From the dropdown (1), you can choose one of the prompts defined in Prompt Management, and see the details of this prompt (2). With a click on 'Rewrite article' (3), a popup opens, and the language model starts working.
Alternatively, you can select 'Custom...' from the dropdown (1). This enables you to edit a prompt spontaneously right here by typing your prompt into the text field (2).
The model parameters, the temperature (3) and max tokens (4) can also be adjusted.
The Rewrite button (5) works the same as with a predefined prompt (see paragraph 'Using predefined prompts' above).
If a prompt was defined not simply with "Rewrite Article" as its use case, but with "Rewrite Article (Action Button)", you will see it in the Purple Prompts sidebar as a button. Clicking it will immediately open up the rewriting dialog, so this is especially useful for simple and repeating tasks that are needed on a regular basis.
Once started, the rewriting process gets shown in a popup dialogue. You can see the original post content in text form (1) on the left (this is what the language model works with), and you can watch the AI output being generated (2) on the right side.
Statistics about the rewritten text (3) are displayed at the top. These include measures like the word count of both texts in general, but also data about text preservation in the original and generated text.
Based on of the two available highlighting modes (4), we try to detect important phrases and colour-code them, to give you content confidence at a glance:
Green phrases are detected in the left and right text (e.g. 1, 2, 3 in the screenshot above) and indicate that this information was preserved by the language model.
Grey phrases are detected on the left, but not on the right: The language model might have ignored or omitted information here. E.g. 1 in the screenshot above. In this example, the language model has only taken part of the phrase. As the word 'ursprünglich' wasn't taken into account, the phrase was marked as 'grey' on the left side, but green on the right one. For summarization tasks, this can be desired.
Orange phrases are detected on the right, but not on the left: The language model generated this text, but it was not found in the original text. This might be due to re-phrasing or synonym usage, but it might also indicate cases of hallucinations.

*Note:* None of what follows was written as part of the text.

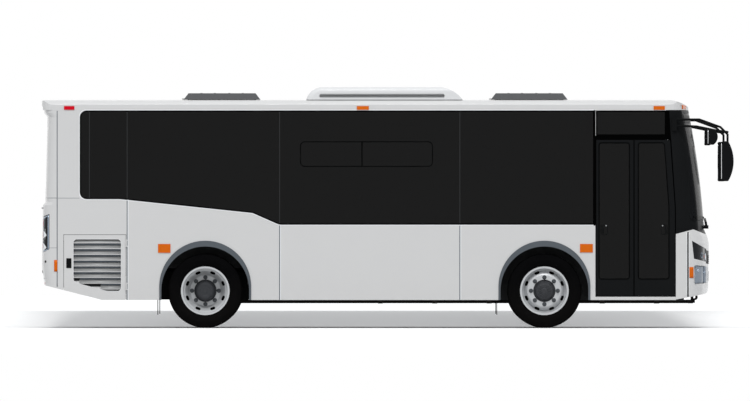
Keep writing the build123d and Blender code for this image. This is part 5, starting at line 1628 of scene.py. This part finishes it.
@dataclass
class Cabin(Assembly):
    """Cloth pads on the moulded seats."""

    place_width: float = 440.0
    benches: tuple = (
        (-1031.0, 250.0, 2, 825.0),
        (-281.0, 250.0, 2, 825.0),
        (469.0, 250.0, 2, 825.0),
        (-2501.0, 250.0, 1, 1225.0),
    )
    rear_bench: tuple = (-3211.0, -1100.0, 5, 1225.0)
    driver: tuple = (2864.0, 480.0, 1, 825.0)

    def build(self) -> None:
        """Makes the pads of the passenger seats and of the driver's seat."""
        pads = []
        for x, y, places, z in self.benches:
            row = joined(
                [self.place_pads(x, y + index * self.place_width, z) for index in range(places)]
            )
            pads.append(both(row))
        x, y, places, z = self.rear_bench
        pads += [self.place_pads(x, y + index * self.place_width, z) for index in range(places)]
        cloth = make("seat_pads", joined(pads), Finishes.CLOTH, "body")
        x, y, _, z = self.driver
        driver = make(
            "driver_seat_pads", self.place_pads(x, y + 20, z), Finishes.CLOTH, "body"
        )

    def place_pads(self, x: float, y: float, z: float) -> Surface:
        """The cushion and back pad of one seat place.

        Args:
            x: Rear edge of the cushion.
            y: Low Y of the place.
            z: Height of the cushion's top.

        Returns:
            Both pads.
        """
        across = np.array([0.0, 1.0, 0.0])
        middle = y + self.place_width / 2
        cushion_way = np.array([370.0, 0, 14.0])
        cushion = self.pad(
            np.array([x + 245.0, middle, z + 1]), cushion_way, across * 400,
            np.array([-0.04, 0, 1.0]),
        )
        back_way = np.array([-38.0, 0, 520.0])
        back = self.pad(
            np.array([x + 40.0, middle, z + 310]), back_way, across * 400, np.array([1.0, 0, 0.07])
        )
        return joined([cushion, back])

    def pad(
        self, centre: np.ndarray, long: np.ndarray, wide: np.ndarray, up: np.ndarray
    ) -> Surface:
        """A crowned closed pad.

        Its plan is u^8 + v^8 = 1 and its thickness falls to the edge as (1 - u^6)(1 - v^6), above
        and below.

        Args:
            centre: Middle of the pad.
            long: Full length as a vector.
            wide: Full width as a vector.
            up: Direction that the pad faces.

        Returns:
            The pad.
        """
        t = np.linspace(-np.pi, np.pi, 48, endpoint=False)[:, None]
        s = np.linspace(0, np.pi, 15)[None, :]
        u = np.sign(np.cos(t)) * np.abs(np.cos(t)) ** 0.25 * np.sin(s) ** 0.5
        v = np.sign(np.sin(t)) * np.abs(np.sin(t)) ** 0.25 * np.sin(s) ** 0.5
        lift = np.sign(np.cos(s)) * (1 - np.abs(u) ** 6) * (1 - np.abs(v) ** 6) * 11 + 0 * u
        grid = centre + u[..., None] * long / 2 + v[..., None] * wide / 2 + lift[..., None] * up
        return sheet_of(grid, wrap_u=True)


# Stage and camera


@dataclass
class Stage:
    """Floor, lights, world and camera."""

    lens: float = 880.0
    sensor: float = 36.0
    cove_y: tuple = (1500.0, 2700.0)
    cove_height: float = 190.0
    floor_reach: float = 40000.0
    floor_glow: float = 0.03
    sun_strength: float = 1.7
    sun_spread: float = 25.0
    sun_lean: float = 38.0
    sky_strength: float = 0.73

    def build(self) -> None:
        """Makes the whole stage."""
        self.floor()
        self.world()
        self.sun()
        self.camera()
        bpy.context.scene.view_settings.view_transform = "Standard"

    def seen_white(self, tree: bpy.types.NodeTree) -> bpy.types.NodeSocket:
        """A value of 1 for rays from the camera, gloss and glass, which see the white background.

        Args:
            tree: The node tree that gets the nodes.

        Returns:
            The value.
        """
        rays = [
            add_node(tree, "ShaderNodeLightPath", {}, f"Is {name} Ray")
            for name in ("Camera", "Glossy", "Transmission")
        ]
        either = add_node(tree, "ShaderNodeMath", {0: rays[0], 1: rays[1]}, operation="MAXIMUM")
        return add_node(tree, "ShaderNodeMath", {0: either, 1: rays[2]}, operation="MAXIMUM")

    def floor(self) -> None:
        """A pale floor, white to the eye where it is lit, which keeps the bus's shadow.

        Behind the bus it rises as h t^2 (3 - 2t), so that the shadow also shows from the level of
        the ground.
        """
        start, end = self.cove_y
        y = np.concatenate([[-self.floor_reach], np.linspace(start, end, 25), [self.floor_reach]])
        rise = np.clip((y - start) / (end - start), 0, 1)
        z = self.cove_height * rise**2 * (3 - 2 * rise) - 1.0
        x = np.array([[-self.floor_reach], [self.floor_reach]])
        grid = np.stack([np.broadcast_to(axis, (2, len(y))) for axis in (x, y, z)], axis=-1)
        surface = sheet_of(grid)
        mesh = bpy.data.meshes.new("floor")
        mesh.from_pydata(metres(surface.points).tolist(), [], surface.faces.tolist())
        material = bpy.data.materials.new("matt_studio_floor")
        material.use_nodes = True
        tree = material.node_tree
        seen = self.seen_white(tree)
        glow = {0: seen, 1: self.floor_glow}
        matt = {
            "Base Color": add_node(
                tree, "ShaderNodeMix", {0: seen, 6: linear("#cfcfcf"), 7: WHITE}, 2,
                data_type="RGBA",
            ),
            "Roughness": 0.95,
            "Specular IOR Level": 0.0,
            "Emission Color": WHITE,
            "Emission Strength": add_node(tree, "ShaderNodeMath", glow, operation="MULTIPLY"),
        }
        fill(tree, tree.nodes["Principled BSDF"], matt)
        mesh.materials.append(material)
        floor = bpy.data.objects.new("floor", mesh)
        bpy.context.scene.collection.objects.link(floor)

    def world(self) -> None:
        """White for the camera, gloss and glass, and a soft sky for everything else."""
        world = bpy.data.worlds.new("studio")
        bpy.context.scene.world = world
        world.use_nodes = True
        tree = world.node_tree
        sky = tree.nodes["Background"]
        fill(tree, sky, {"Color": linear("#f2f4f6"), "Strength": self.sky_strength})
        white = add_node(tree, "ShaderNodeBackground", {"Color": WHITE, "Strength": 1.0})
        shares = {0: self.seen_white(tree), 1: sky.outputs["Background"], 2: white}
        fill(
            tree, tree.nodes["World Output"],
            {"Surface": add_node(tree, "ShaderNodeMixShader", shares)},
        )

    def sun(self) -> None:
        """One soft light from above and ahead of the shown side."""
        light = bpy.data.lights.new("sun", "SUN")
        light.energy = self.sun_strength
        light.angle = math.radians(self.sun_spread)
        lamp = bpy.data.objects.new("sun", light)
        lamp.rotation_euler = (math.radians(self.sun_lean), 0, 0)
        bpy.context.scene.collection.objects.link(lamp)

    def camera(self) -> None:
        """A long lens square to the right side, framed as the photo is."""
        data = bpy.data.cameras.new("photo")
        data.lens, data.sensor_width = self.lens, self.sensor
        data.clip_end = 1000
        camera = bpy.data.objects.new("photo", data)
        width = PHOTO_SIZE[0] * PIXEL
        x, z = (np.array(PHOTO_SIZE) / 2 - PHOTO_ORIGIN) * (PIXEL, -PIXEL)
        distance = width * self.lens / self.sensor
        camera.location = metres((x, SIDE_Y - distance, z))
        camera.rotation_euler = (math.pi / 2, 0, 0)
        bpy.context.scene.collection.objects.link(camera)
        bpy.context.scene.camera = camera


# Scene


def paint_nodes(nodes: dict) -> None:
    """Gives each CAD node its finish.

    Args:
        nodes: CAD objects by name.
    """
    for name, cad in nodes.items():
        key = max((key for key in NODE_FINISH if name.startswith(key)), key=len)
        cad.data.materials.clear()
        cad.data.materials.append(NODE_FINISH[key].value.build())


def main() -> None:
    """Builds the scene."""
    logging.basicConfig(level=logging.INFO)
    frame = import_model()
    paint_nodes(frame["nodes"])
    for assembly in (Wheels, SideTrim, DoorTrim, Patches, Nose, Tail, RoofTrim, MirrorTrim, Cabin):
        log.info("building %s", assembly.__name__)
        assembly(frame).build()
    Stage().build()
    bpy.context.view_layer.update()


if __name__ == "__main__":
    main()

After reviewing the generated text, you can accept it into your article in two different ways:
- Clicking 'Replace' (1) simply replaces the original text with the generated one, while trying to preserve the structure and formatting of the article as it is.
- Clicking 'Append' (2) does not modify the existing blocks of the article, but instead adds the newly generated content to the bottom of the article. We try to preserve structure and formatting here as well, which might lead to duplicated blocks. This option is useful if you want to manually merge the generated text with the original and pick parts from both versions.
The 'Generate again' (3) button restarts the language model and produces a new output. Depending on the prompt text and also especially the temperature setting, the newly generated text might be exactly or nearly the same as before, or completely different.
It is possible to rewrite only parts of a post, rather than rewriting the whole post at once. To do this, simply select text in the block editor. Only the selected blocks (1) will be sent to the language model. The rewrite button (2) will show the number of selected blocks to indicate that a partial rewrite will happen. This also applied to rewrite action buttons.